Younger people are being forced to compete with baby boomers for the limited inventory of available homes, and they’re losing out and therefore make up a smaller share of home buyers today than in previous years.
That’s according to a report from Zillow that looked at the age, sex, race and income of home buyers over the last ten years.
Demand for housing has skyrocketed over the past 18 months, driven by the COVID-19 pandemic, according to many experts. But Zillow’s report suggests that demographic trends are responsible for the increased demand too. It found that individuals aged 30 and older are buying homes at a much higher rate than they were a decade ago.
Over the last ten years, as millennials have grown into their peak home buying years, Americans aged 60 and over have been more active in the housing market than the same age group was in the previous decade. Zillow’s study, which crucially was focused on buying activity pre-pandemic, found that from 2009 to 2019 the proportion of buyers aged 60+ rose by 47%, while the share of buyers aged 18 to 39 dropped 13%. Moreover, the median age of home buyers rose from 40 in 2009 to 44 in 2019.
Zillow notes that home values have risen by 31.2% over the same time frame. And in the past two years, home prices have appreciated by an extra 22%. There’s no end in sight either, as Goldman Sachs predicts home prices to gain another 16% in 2022.
The drastic price increases are giving existing homeowners a massive advantage. Anyone who owns a home is benefiting from enormous equity growth or seeing the value of their asset rising tremendously. That gives them a huge advantage in bidding wars against younger buyers who are trying to buy their first home. Cash offers are known to get higher priority in the majority of bidding wars, and existing homeowners are far more likely to be in position to make one.
Zillow Senior Economist Jeff Tucker said the analysis shows that baby boomers ‘ increased home buying activity means first-time buyers face much stiffer competition than their counterparts in previous generations did. “Older buyers have the advantage of a lifetime’s worth of savings and home equity to leverage in a competitive offer,” he pointed out.
It’s not just home prices and the fact baby boomers are wealthier. The survey found that other half of non-homeowner millennials reported having student debts that make it more difficult for them to save for a down payment and pay off a mortgage.
Added to that is the construction slowdown that arose from the Great Recession of the 2000s. Homebuilders have reportedly underbuilt by around five million homes since that time, leading to a shortage of housing. Now, that shortage is worsening as builders today struggle with labor and supply shortages.
These factors, combined, are the most likely reason why first-time buyers’ share of the market has fallen from 46% in 2018 to just 37% this year, Zillow said.

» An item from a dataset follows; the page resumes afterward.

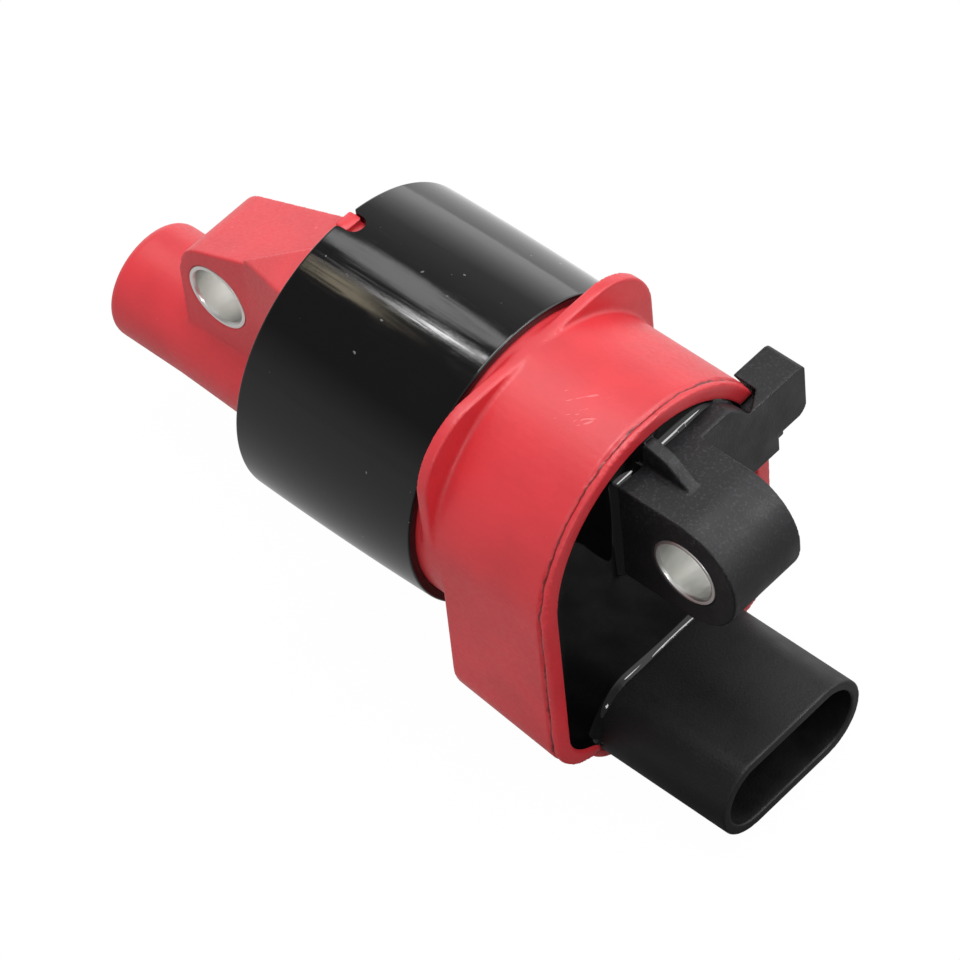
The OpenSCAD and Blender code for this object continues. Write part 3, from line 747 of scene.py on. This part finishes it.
class COIL_OT_bushings(bpy.types.Operator):
    """Turned bushings with a rolled outer lip and a chamfered bore"""

    bl_idname = "coil.bushings"
    bl_label = "Bushings"

    def execute(self, context):
        material = turned_aluminium(settings().colours.aluminium)
        for node in ("tower_bushing", "connector_bushing"):
            lo, hi = box_mm(node)
            centre = (lo + hi) / 2
            outer = (hi[0] - lo[0]) / 2 - 0.02
            half = (hi[1] - lo[1]) / 2
            mouth = BOLT_BORE_R + BORE_CHAMFER
            straight = half - BORE_CHAMFER_LEN
            corners = [(-half, outer), (-half, mouth), (-straight, BOLT_BORE_R),
                       (straight, BOLT_BORE_R), (half, mouth), (half, outer)]

            def turned(y, r, a):
                return centre[0] + r * math.cos(a), centre[1] + y, centre[2] + r * math.sin(a)

            loop = rounded_loop(corners, [0.14, 0.12, 0.1, 0.1, 0.12, 0.14], 3)
            mesh = lathe(node + "_turning", loop, 128, turned)
            smooth(mesh, 30)
            place(mesh)
            new_piece(node + "_turning", mesh, material, node)
        return {"FINISHED"}


# --- potting -----------------------------------------------------------------------------

RESIN_STEP = 0.2
# Highest the resin stands above its level at a wall, and how much more at a stem
WALL_CREST = 1.15
STEM_CREST_MORE = 0.9
# How far the resin's edge is hidden inside what it touches, and its margin over the CAD floor
RESIN_TUCK = 0.6
FLOOR_MARGIN = 0.4


def outside_box(y, z, centre_y, half_y, low_z, high_z):
    """Distance from an upright rectangle, negative inside."""
    qy = np.abs(y - centre_y) - half_y
    qz = np.abs(z - (low_z + high_z) / 2) - (high_z - low_z) / 2
    return np.hypot(np.maximum(qy, 0), np.maximum(qz, 0)) + np.minimum(np.maximum(qy, qz), 0)


def wall_distance(y, z):
    """How far a point of the resin's surface is from the housing wall, negative in the wall."""
    tube = BORE_R - np.hypot(y, z)
    qy = np.abs(y) - (BORE_R - POT_CORNER_R)
    qz = -(z - (POT_BOTTOM + POT_CORNER_R))
    low = (POT_CORNER_R - np.hypot(np.maximum(qy, 0), np.maximum(qz, 0))
           - np.minimum(np.maximum(qy, qz), 0))
    # the round tube gives way to the square box at the coil's axis
    return np.maximum(tube, np.minimum(low, -z + 0.05))


def stem_distance(y, z):
    """How far it is from what stands in the resin: arm, rib, wing and shroud."""
    arm = outside_box(y, z, 0, EAR_HALF, ARM_BOTTOM, ARM_TOP)
    rib = outside_box(y, z, RIB_Y, RIB_HALF, ARM_TOP - 1, RIB_TOP)
    wing = np.maximum(outside_box(y, z, WING_Y, WING_HALF, WING_BOTTOM, ARM_TOP),
                      np.hypot(y, z) - BORE_R + 0.2)
    shroud = np.hypot(np.maximum(np.abs(y) - SHROUD_HALF_FLAT, 0), z - SHROUD_Z) - SHROUD_R
    wander = 0.10 * np.sin(0.32 * y + 1.0) * np.cos(0.27 * z)
    return np.minimum(np.minimum(arm, rib), np.minimum(wing, shroud)) + wander


class COIL_OT_potting(bpy.types.Operator):
    """Potting resin with a level surface that climbs every wall and stem it touches"""

    bl_idname = "coil.potting"
    bl_label = "Potting resin"

    def execute(self, context):
        s = settings()
        step = RESIN_STEP * 1
        ys = np.arange(-BORE_R - 0.5, BORE_R + 0.5 + step, step)
        zs = np.arange(POT_BOTTOM - 0.5, BORE_R + 0.5 + step, step)
        y, z = np.meshgrid(ys, zs)
        wall, stem = wall_distance(y, z), stem_distance(y, z)
        reach = s.sizes.climb_reach
        rise = (s.sizes.wall_climb * np.exp(-np.maximum(wall, 0) / reach)
                + s.sizes.stem_climb * np.exp(-np.maximum(stem, 0) / reach))
        ripple = 0.03 * np.sin(y / 2.9 + 1.7 * np.sin(z / 5.1)) * np.cos(z / 3.7)
        x = POT_TOP + np.minimum(rise + ripple, WALL_CREST + STEM_CREST_MORE * (stem < wall))
        keep = np.minimum(wall, stem) > -RESIN_TUCK
        quads = keep[:-1, :-1] & keep[1:, :-1] & keep[:-1, 1:] & keep[1:, 1:]
        used = np.zeros_like(keep)
        for a in (slice(None, -1), slice(1, None)):
            for b in (slice(None, -1), slice(1, None)):
                used[a, b] |= quads
        index = -np.ones(keep.shape, int)
        index[used] = np.arange(used.sum())
        r, c = np.nonzero(quads)
        faces = np.c_[index[r, c], index[r, c + 1], index[r + 1, c + 1], index[r + 1, c]]
        mesh = mesh_from("potting_cast", np.c_[x[used], y[used], z[used]],
                         [tuple(f) for f in faces.tolist()])
        work = bpy.data.objects.new("potting_work", mesh)
        context.collection.objects.link(work)
        thick = work.modifiers.new("depth", "SOLIDIFY")
        thick.thickness = POT_TOP - POT_FLOOR - FLOOR_MARGIN
        thick.offset = -1
        mesh = bake(work)
        bpy.data.objects.remove(work)
        smooth(mesh, 60)
        place(mesh)
        new_piece("potting_cast", mesh, black_cast_epoxy(s.colours.epoxy), "potting")
        return {"FINISHED"}


# --- pieces kept from the CAD model --------------------------------------------------------


class COIL_OT_inner_pieces(bpy.types.Operator):
    """Finishes of the core, windings, driver and terminals, which keep their CAD shapes"""

    bl_idname = "coil.inner_pieces"
    bl_label = "Inner pieces"

    def execute(self, context):
        colours = settings().colours
        finishes = inner_finishes(colours)
        cast = bpy.data.materials.get("black_epoxy_cast")
        finishes["epoxy"] = cast or black_cast_epoxy(colours.epoxy)
        slots = {e["node"]: e["material_slot"] for e in frame["record"]["subparts"]}
        for name, node in frame["nodes"].items():
            if node.hide_render:
                continue
            if slots[name] not in finishes:
                raise RuntimeError("no finish for " + slots[name])
            node.data.materials.clear()
            node.data.materials.append(finishes[slots[name]])
        return {"FINISHED"}


# --- stage -------------------------------------------------------------------------------

# The camera: its place in the coil's frame, its axes and its lens
EYE = np.array([383.527, -334.345, 576.606])
EYE_RIGHT = Vector((0.73740635, 0.67146334, -0.07327246))
EYE_UP = Vector((-0.48338711, 0.60038074, 0.63708702))
EYE_BACK = Vector((0.47177196, -0.43437305, 0.76730129))
LENS_MM = 220.603
SENSOR_MM = 36.0

# How far the strip lights stand from the sleeve, and the point they face
STRIP_AWAY = 2000.0
STRIP_AIM = np.array([15, 0, 20])

FLOOR_REACH_M = 3.0
FLOOR_DROP = 0.3


def panel(name, middle, x_axis, facing, size_m, power, tint="#ffffff", diffuse=True):
    """A flat panel light centred on a point of the coil's frame, with its two sides in metres."""
    light = bpy.data.lights.new(name, "AREA")
    light.shape = "RECTANGLE"
    light.size, light.size_y = size_m
    light.energy = power
    light.color = linear(tint)[:3]
    lamp = bpy.data.objects.new(name, light)
    bpy.context.collection.objects.link(lamp)
    z_axis = Vector(facing).normalized()
    x_axis = Vector(x_axis)
    x_axis = (x_axis - z_axis * z_axis.dot(x_axis)).normalized()
    axes = Matrix((x_axis, z_axis.cross(x_axis), z_axis)).transposed()
    lamp.matrix_world = Matrix.Translation(at(*middle)) @ axes.to_4x4()
    lamp.visible_diffuse = diffuse


def watts(radiance, size_m):
    """Power of a panel light that is to show a radiance in reflections."""
    return radiance * math.pi * size_m[0] * size_m[1]


def mirrored(x, degrees):
    """Point that the camera sees reflected in the sleeve at x, some degrees round from the top."""
    a = math.radians(degrees)
    spot = np.array([x, SLEEVE_R * math.sin(a), SLEEVE_R * math.cos(a)])
    slope = 2 * SHEET_CROWN * (x - SLEEVE_LEN / 2) / (SLEEVE_LEN / 2) ** 2
    normal = np.array([slope, math.sin(a), math.cos(a)])
    normal /= np.linalg.norm(normal)
    view = (EYE - spot) / np.linalg.norm(EYE - spot)
    return spot + STRIP_AWAY * (2 * (view @ normal) * normal - view)


def streak(name, start, end, width, radiance, tint="#ffffff"):
    """A strip light whose reflection runs along the sleeve between two (x, degrees) points."""
    a, b = mirrored(*start), mirrored(*end)
    middle = (a + b) / 2
    # the curved sleeve turns a reflection by twice the angle that it spans
    size_m = (np.linalg.norm(b - a) * MM, 2 * width / SLEEVE_R * STRIP_AWAY * MM)
    panel(name, middle, b - a, middle - STRIP_AIM, size_m, watts(radiance, size_m), tint, False)


def stage_world(s):
    """White to the camera. Reflections see a room lit from behind with a dim gap overhead."""
    world = bpy.data.worlds.new("studio")
    bpy.context.scene.world = world
    world.use_nodes = True
    t = world.node_tree
    t.nodes.clear()
    way = put(t, "SeparateXYZ", [put(t, "TexCoord").outputs["Generated"]]).outputs
    aside = put(t, "Math", [way["X"], 0.47], operation="ADD")
    aside = put(t, "Math", [aside], operation="ABSOLUTE")
    gap = put(t, "Math", [put(t, "MapRange", [way["Z"], 0.12, 0.5, 0, 1]),
                          put(t, "MapRange", [aside, 0.22, 0.45, 1, 0])], operation="MULTIPLY")
    sides = put(t, "MapRange", [way["Y"], -0.1, 0.6, s.room_near, s.room_far])
    above = put(t, "MapRange", [way["Y"], 0.15, 0.65, s.ceiling, 3.2 * s.ceiling])
    sky = put(t, "Mix", {"Factor": gap, "A": sides, "B": above}, data_type="FLOAT")
    ray = put(t, "LightPath").outputs
    shiny = put(t, "Math", [ray["Is Glossy Ray"], ray["Is Transmission Ray"]],
                operation="MAXIMUM")
    level = put(t, "Mix", {"Factor": shiny, "A": s.ambient, "B": sky}, data_type="FLOAT")
    level = put(t, "Mix", {"Factor": ray["Is Camera Ray"], "A": level, "B": 1.0},
                data_type="FLOAT")
    background = put(t, "Background", {"Color": linear("#ffffff"), "Strength": level})
    put(t, "OutputWorld", [background])


def floor_material(s):
    """Matt white paper, lifted to white for the camera and dimmer in reflections.

    It keeps a soft shadow.
    """
    m = bpy.data.materials.new("paper_matt_white")
    m.use_nodes = True
    t = m.node_tree
    t.nodes.clear()
    ray = put(t, "LightPath").outputs
    glossy = ray["Is Glossy Ray"]
    seen = put(t, "Math", [ray["Is Camera Ray"], ray["Is Transmission Ray"]],
               operation="MAXIMUM")
    fade = put(t, "Mix", {"Factor": seen, "A": glossy, "B": s.floor_fade}, data_type="FLOAT")
    spot = put(t, "SeparateXYZ", [put(t, "TexCoord").outputs["Object"]]).outputs
    near = put(t, "MapRange", [spot["X"], 0.05, 0.08, s.floor_near, 0.25 * s.floor_near])
    far = put(t, "MapRange", [spot["X"], 0.05, 0.08, s.floor_far, 0.65 * s.floor_far])
    behind = put(t, "MapRange", [spot["Y"], -0.01, 0.05, 0, 1])
    side = put(t, "Mix", {"Factor": behind, "A": near, "B": far}, data_type="FLOAT")
    # a little over 1, so that the paper's shaded share doesn't leave it grey
    level = put(t, "Mix", {"Factor": glossy, "A": 1.035, "B": side}, data_type="FLOAT")
    paper = put(t, "BsdfDiffuse", {"Color": linear("#a8a8a8")})
    white = put(t, "Emission", {"Color": linear("#ffffff"), "Strength": level})
    put(t, "OutputMaterial", [put(t, "MixShader", [fade, paper, white])])
    return m


class COIL_OT_stage(bpy.types.Operator):
    """Pale floor, soft lights, white surroundings and the camera"""

    bl_idname = "coil.stage"
    bl_label = "Stage"

    def execute(self, context):
        s = settings().stage
        scene = context.scene
        low = CAD_BOX[0].z - FLOOR_DROP * MM
        reach = FLOOR_REACH_M
        corners = [(-reach, -reach, low), (reach, -reach, low), (reach, reach, low),
                   (-reach, reach, low)]
        floor = bpy.data.objects.new("floor", mesh_from("floor", corners, [(0, 1, 2, 3)]))
        floor.data.materials.append(floor_material(s))
        context.collection.objects.link(floor)
        stage_world(s)
        panel("key", (0, 110, 890), (1, 0, 0), (-0.02, 0.12, 0.99), (0.5, 0.5), s.key)
        # glints where the resin curves up to what stands in it: its tops, then its near ends
        for name, middle, x_axis, facing, size_m in (
                ("front", (600, -570, 290), (0, 0, 1), (0.66, -0.66, 0.33), (0.10, 0.10)),
                ("rear", (540, 370, 560), (0, 1, 0), (0.62, 0.43, 0.65), (0.36, 0.10))):
            panel(name, middle, x_axis, facing, size_m, watts(s.rear, size_m), diffuse=False)
        # strips that show in the lacquer: a long dim one, a short bright one and a warm one
        streak("strip_long", (2, -9.3), (28, -4.2), 2.4, 3.1 * s.strips)
        streak("strip_short", (20, -14.3), (25.5, -14.9), 1.2, 26.0 * s.strips)
        streak("strip_warm", (0, -19.0), (12, -18.6), 1.9, 3.8 * s.strips, "#fff0d0")
        camera = bpy.data.cameras.new("camera")
        camera.lens = LENS_MM
        camera.sensor_width = SENSOR_MM
        camera.clip_start, camera.clip_end = 0.05, 50.0
        eye = bpy.data.objects.new("camera", camera)
        context.collection.objects.link(eye)
        axes = Matrix((EYE_RIGHT, EYE_UP, EYE_BACK)).transposed()
        eye.matrix_world = Matrix.Translation(at(*EYE)) @ axes.to_4x4()
        scene.camera = eye
        scene.view_settings.view_transform = "Standard"
        return {"FINISHED"}


# --- panel and registration ----------------------------------------------------------------

STEPS = (COIL_OT_housing, COIL_OT_cover, COIL_OT_sleeve, COIL_OT_bushings, COIL_OT_potting,
         COIL_OT_inner_pieces, COIL_OT_stage)


class COIL_PT_panel(bpy.types.Panel):
    """Sizes, colours and steps of the ignition coil"""

    bl_idname = "COIL_PT_panel"
    bl_label = "Ignition Coil"
    bl_space_type = "VIEW_3D"
    bl_region_type = "UI"
    bl_category = "Ignition Coil"

    def draw(self, context):
        column = self.layout.column(align=True)
        for step in STEPS:
            column.operator(step.bl_idname)
        coil = context.scene.ignition_coil
        for group in (coil.sizes, coil.colours, coil.stage):
            column.separator()
            for key in group.__annotations__:
                column.prop(group, key)


CLASSES = (CoilSizes, CoilColours, StageSettings, CoilSettings, *STEPS, COIL_PT_panel)


def register():
    """Registers the classes and hangs the settings on the scene."""
    for cls in CLASSES:
        bpy.utils.register_class(cls)
    bpy.types.Scene.ignition_coil = PointerProperty(type=CoilSettings)


def unregister():
    """Takes the settings and classes away again."""
    del bpy.types.Scene.ignition_coil
    for cls in reversed(CLASSES):
        bpy.utils.unregister_class(cls)


def main():
    """Builds every piece and the stage."""
    register()
    for step in STEPS:
        family, name = step.bl_idname.split(".")
        if getattr(getattr(bpy.ops, family), name)() != {"FINISHED"}:
            raise RuntimeError(step.bl_label + " did not finish")


if __name__ == "__main__":
    main()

Tucker said that even before the coronavirus pandemic, the combination of millennials being the largest generation ever and just entering their 30s, and the decade of underbuilding, were on a collision course that would define today’s housing market.
“The pandemic supercharged demand for housing, bringing the shortage into relief sooner than we expected as millennials sought bigger homes with Zoom rooms and older Americans accelerated retirement plans, spurring moving decisions,” Tucker said.
Zillow noted that many of those forces were already in place prior to the pandemic, with home buyers everywhere seeking affordability where possible.
Markets in the Sun Belt have been drawing new buyers for years – Jacksonville, for example, had the highest share of households that had purchased their home within the past year in 2019, at 5.6%. Other popular and affordable retirement areas, such as Tampa (5.5%), Denver (5.4%), Phoenix (5.4%) and Nashville (5.1%) were not far behind. Meanwhile, super-expensive areas such as San Francisco (2.9%), New York (2.6%) and Los Angeles (2.1%) had the lowest share of recent buyers.
Zillow’s analysis shows that younger buyers are having more luck in some of the less expensive metros, though this is possibly only because they’re forced to look their after being priced out of other areas. In Buffalo, for instance, younger buyers aged 18 to 39 made up 57% of the market, while in Salt Lake City they had a 56% share. One key exception to the rule was San Jose, where 54% of buyers were aged 18 to 39 despite housing in the area being very expensive. Zillow said this was likely due to salaries in the technology mecca being much higher than average.
Some analysts believe this shift, with younger buyers increasingly seeking out more affordable homes in other parts of the country, will likely increase with the emergence of remote work, which offers people far greater flexibility over where they live.